■ Written exercise ■
Repeat only the lines from the line containing "Write part 2" through the line containing "return np.concatenate(vertices), faces", both included, exactly as they stand.

■ Records for this task ■

— START —

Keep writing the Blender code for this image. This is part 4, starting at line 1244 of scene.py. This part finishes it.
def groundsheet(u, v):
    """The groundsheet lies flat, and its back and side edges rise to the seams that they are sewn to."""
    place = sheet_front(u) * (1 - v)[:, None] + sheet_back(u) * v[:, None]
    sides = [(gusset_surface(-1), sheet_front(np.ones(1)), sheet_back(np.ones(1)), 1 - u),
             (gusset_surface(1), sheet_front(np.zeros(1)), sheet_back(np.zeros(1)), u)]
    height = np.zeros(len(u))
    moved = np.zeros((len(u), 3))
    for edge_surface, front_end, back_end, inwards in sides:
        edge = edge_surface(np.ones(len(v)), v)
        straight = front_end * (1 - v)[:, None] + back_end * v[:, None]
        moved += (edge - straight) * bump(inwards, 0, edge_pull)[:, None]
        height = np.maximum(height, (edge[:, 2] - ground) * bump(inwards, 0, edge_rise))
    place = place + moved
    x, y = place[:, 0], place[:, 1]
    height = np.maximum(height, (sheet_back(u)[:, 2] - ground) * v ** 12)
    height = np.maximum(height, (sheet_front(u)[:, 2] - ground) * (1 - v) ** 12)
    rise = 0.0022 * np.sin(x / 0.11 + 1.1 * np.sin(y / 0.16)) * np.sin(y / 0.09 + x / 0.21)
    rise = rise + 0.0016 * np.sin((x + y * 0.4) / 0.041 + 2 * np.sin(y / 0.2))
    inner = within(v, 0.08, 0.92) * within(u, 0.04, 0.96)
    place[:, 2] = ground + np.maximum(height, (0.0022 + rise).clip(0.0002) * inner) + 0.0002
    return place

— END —
— START —

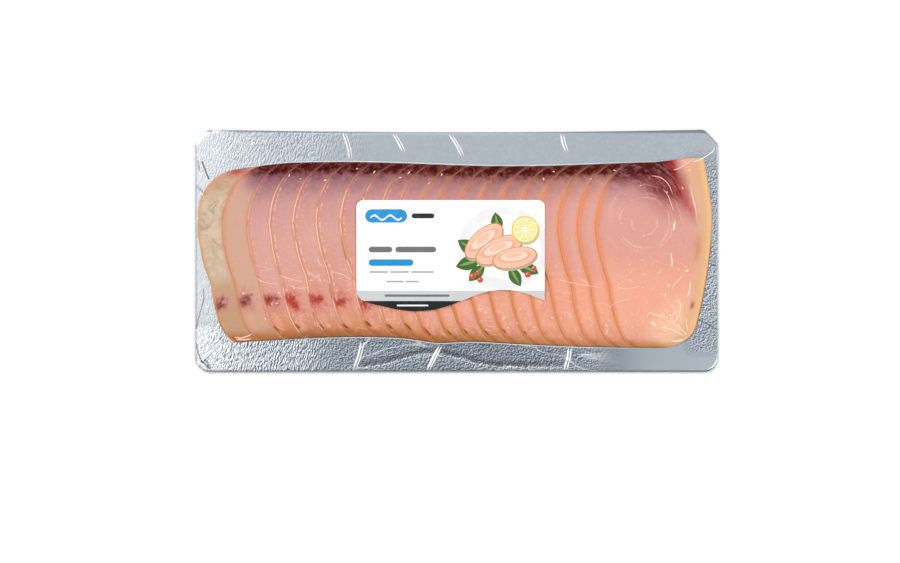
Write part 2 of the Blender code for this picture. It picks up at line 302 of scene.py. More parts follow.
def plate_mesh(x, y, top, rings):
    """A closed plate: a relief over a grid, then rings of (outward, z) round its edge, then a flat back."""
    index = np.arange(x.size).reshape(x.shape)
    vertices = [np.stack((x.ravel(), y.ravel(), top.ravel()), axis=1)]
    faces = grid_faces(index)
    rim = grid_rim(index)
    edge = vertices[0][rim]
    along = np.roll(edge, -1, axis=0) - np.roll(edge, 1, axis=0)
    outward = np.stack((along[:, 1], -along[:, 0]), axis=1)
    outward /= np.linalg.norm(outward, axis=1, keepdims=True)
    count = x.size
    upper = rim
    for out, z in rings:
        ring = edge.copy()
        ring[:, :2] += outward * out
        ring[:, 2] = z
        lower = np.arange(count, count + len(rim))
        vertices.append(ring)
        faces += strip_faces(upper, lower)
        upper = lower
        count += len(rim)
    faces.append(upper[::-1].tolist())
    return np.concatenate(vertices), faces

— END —

■ Exercise response ■
Write part 2 of the Blender code for this picture. It picks up at line 302 of scene.py. More parts follow.
def plate_mesh(x, y, top, rings):
    """A closed plate: a relief over a grid, then rings of (outward, z) round its edge, then a flat back."""
    index = np.arange(x.size).reshape(x.shape)
    vertices = [np.stack((x.ravel(), y.ravel(), top.ravel()), axis=1)]
    faces = grid_faces(index)
    rim = grid_rim(index)
    edge = vertices[0][rim]
    along = np.roll(edge, -1, axis=0) - np.roll(edge, 1, axis=0)
    outward = np.stack((along[:, 1], -along[:, 0]), axis=1)
    outward /= np.linalg.norm(outward, axis=1, keepdims=True)
    count = x.size
    upper = rim
    for out, z in rings:
        ring = edge.copy()
        ring[:, :2] += outward * out
        ring[:, 2] = z
        lower = np.arange(count, count + len(rim))
        vertices.append(ring)
        faces += strip_faces(upper, lower)
        upper = lower
        count += len(rim)
    faces.append(upper[::-1].tolist())
    return np.concatenate(vertices), faces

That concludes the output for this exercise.